Mostly the passion works, borne along by a prose that is always stretching itself, always impressive, sometimes tortuous though often witty. One’s reverence for the old Third Programme increases as one reads some of the talks he gave on it. And it is a real pleasure to follow him thinking on the page, for example about Claes Oldenburg:
But is a collapsed typewriter like the setting sun? [The artist more or less said it was.] Is it how nature is? A relaxed typewriter is not a typewriter by night, it is a useless typewriter. On the other hand, why should it, when soft, be called useless? It is a sculpture, not a typewriter, and unlike a typewriter is not rendered ineffectual by being soft. On the contrary, its pliability gives it ways in which it can be used which it could not have if it were rigid. It can be pressed, caressed, squeezed, like a woman’s body: it has the springy softness of a woman’s body to the touch. Or rather, it has the springy softness which is sought in a woman’s body. That is to say, it is not soft merely by default of being hard: its softness is positive, proposes an alternative norm. If tautness in sculpture corresponds to an ideal of male desirability, perhaps the softness of Oldenburg’s sculptures corresponds to an ideal of female desirability?

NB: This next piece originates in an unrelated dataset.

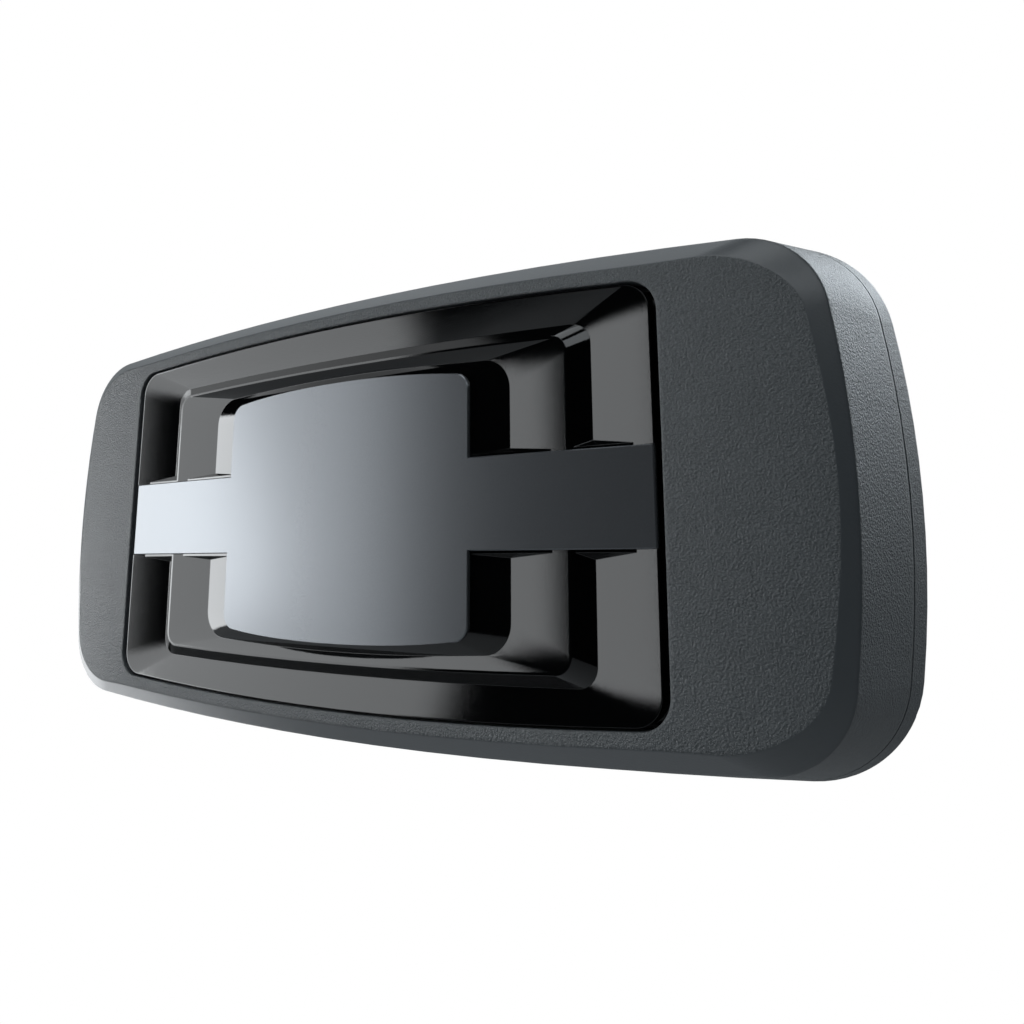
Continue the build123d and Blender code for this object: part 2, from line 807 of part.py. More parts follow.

Here you can observe him in the process of falling in love with Oldenburg’s sculptures, and getting the reader to do the same by writing so delightfully and not supposing that he mustn’t be funny when being serious. It is not part of his intention to avoid this tone. He admires Richard Long, but allows himself to wonder about the size of that artist’s reputation. ‘His solitary walks through the deserts of the world have come to have a Scriptural resonance. To start singing his praises now is like taking a food parcel to someone who is in the middle of eating his dinner at the Ritz, or his manna in the desert.’ This was written two years ago as the Introduction to the catalogue of a Long exhibition. It went on to praise him, but Long ungratefully if understandably requested that it be left out, and it was published in this journal.
One values the jokes, but Sylvester’s real achievement – hindsight informs us – is much as his rather prodigious early work suggested it would be. It consists of an almost unrivalled power to gaze, and to find language to express the rewards of intensive contemplation. He says he was glad when John Berger turned away from the gazing business and wrote fiction instead. It is impossible to imagine Sylvester doing anything of the kind; his art of prose depends on Art, a state of affairs prefigured in his abrupt abandonment, at 17, of painting for writing. It seems that he knew at once what he must do, and, to the great benefit of the ignorant, he has gone on doing it into his seventies.